Confira os principais artigos sobre isso:
- * Art. 8º: obriga a divulgação ativa das informações, sem necessidade de solicitação.
- * Art. 9º: prevê que o acesso às informações deve ser gratuito, simples e acessível.
- * Art. 10º: garante que qualquer pessoa pode solicitar dados públicos, sem necessidade de justificar o motivo.
Penalidades previstas
# Servidor público: pode responder a processo administrativo disciplinar e ser demitido por ocultar ou omitir informações de interesse público.
# Gestor municipal: pode ser responsabilizado por ato de improbidade administrativa (Lei nº 8.429/1992, art. 11) e ter os direitos políticos suspensos, além de multa e proibição de exercer cargo público.
# Órgão público: pode ser alvo de recomendações, auditorias e sanções por parte do Ministério Público e do Tribunal de Contas.
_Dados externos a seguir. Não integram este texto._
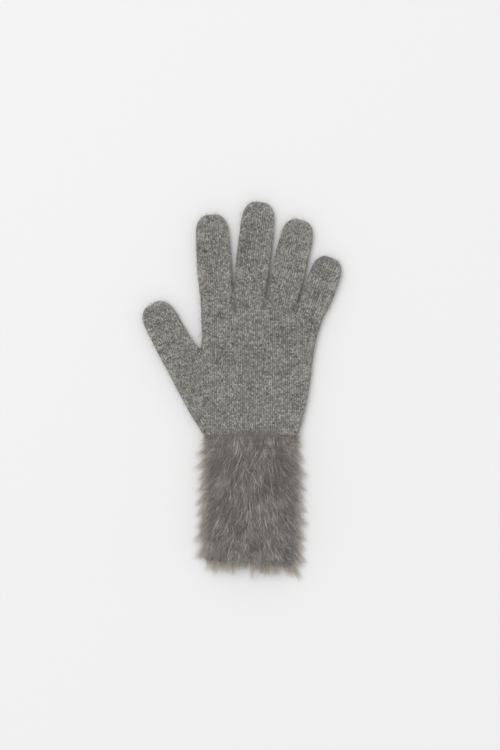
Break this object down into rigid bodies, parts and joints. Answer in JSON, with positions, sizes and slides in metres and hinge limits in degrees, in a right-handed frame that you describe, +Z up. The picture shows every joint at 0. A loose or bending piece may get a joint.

Botucatu segue devendo transparência e participação popular aos cidadãos
Enquanto o Portal dos Conselhos permanecer desatualizado, os conselhos controlados politicamente e as reuniões forem realizadas de forma inacessível, a cidade continuará distante dos princípios básicos da democracia e da boa gestão pública.
A reportagem procurou o prefeito Fábio Leite, o vice-prefeito e também Secretário de Governo, André Spadaro e a secretária de Comunicação, Cinthia Al-Lage, mas até o fechamento desta matéria, nenhum deles se pronunciaram.
A Rede Alpha continuará acompanhando os desdobramentos dessa situação e se coloca à disposição dos dirigentes municipais para prestarem esclarecimentos à população sobre essa grave situação enfrentada no município de Botucatu.